Riyadh, Asharq Al-Awsat—As the Italian national football team prepares for the upcoming 2014 World Cup in Brazil, two Italy veterans played down the Azzurri’s chances of winning a historic fifth title. Italy faces a tough challenge competing against England, Uruguay and Costa Rica to qualify from Group D.
Asharq Al-Awsat spoke with two Italian football legends, former Italy and AC Milan captain Paolo Maldini and former Inter Milan and Italy striker Christian Vieri, who are in Riyadh to promote their fashion label “Sweet Years.”
Speaking to Asharq Al-Awsat via a translator, Maldini—Italy’s most capped player—said: “Unfortunately, there is not a lot of talent in the ranks of the national team at the moment, but on the other hand there is a visible tactical improvement led by Coach [Cesare] Prandelli . . .perhaps more than before.”
“I do not rule out the Azzurri reaching the second round, but I do not think they will reach the final, particularly when you have Brazil, Argentina, Germany and Spain. They are all better than Italy at this World Cup.”
Maldini won a total of 126 caps and played in four World Cups. He is widely viewed as being one of the greatest defenders to have played the “beautiful game,” coming second in the 1995 FIFA World Player of the Year awards.
Vieri was not much more optimistic than his national team captain, and questioned the Azzurri’s competitiveness.
“To be frank, I do not have a clear view of the current Italian national team,” he told Asharq Al-Awsat, before adding: “I do not think we have a strong national team that possesses the qualities of fierce competition.”
Vieri, who has played for a host of top teams across the world, including Juventus, Atletico Madrid, Lazio and Inter Milan, is one of Italy’s most prolific scorers at the World Cup, winning the Bronze Boot at the 2002 World Cup and the Silver Boot in the 1998 tournament.
He added: “But I hope the Azzurri reach the latter stages of the tournament, and this is based on the strength of the Italian defense. Ultimately, there are four or five teams that are better than the Italian national team, but maybe luck will be on our side. Who knows? Perhaps we can reach the final and win the title.”
The two Italy legends also spoke to Asharq Al-Awsat about the current state of Serie A, Italy’s top division. Maldini said: “It seems a lack of finances is one of the attributes of football in Italy at the moment when compared to the English or Spanish leagues. The best example of this is the strength of the competition between the big clubs.
“No Italian team reached the quarter-final stage of the Champions League, unfortunately. This is a sign of the current state of the Italian clubs.”

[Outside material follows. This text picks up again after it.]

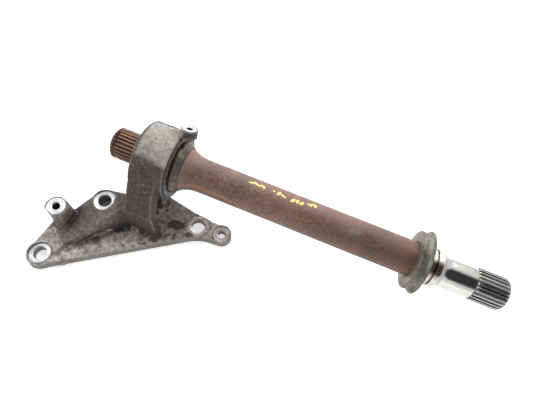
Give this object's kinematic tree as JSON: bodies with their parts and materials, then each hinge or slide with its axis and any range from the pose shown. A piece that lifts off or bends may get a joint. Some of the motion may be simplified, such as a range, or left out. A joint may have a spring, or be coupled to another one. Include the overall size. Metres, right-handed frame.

Vieri said: “Competing in the Champions League is very difficult and everybody wants to win the title. Many factors have led to this [the failure of Italian clubs to reach the final in recent years]. The strength [of Italian teams] has declined, while that of foreign teams has increased.”
“It is difficult to say what is the strongest league in the world, but I personally prefer the Spanish League . . . I think the real football these days is being played in the Spanish league.”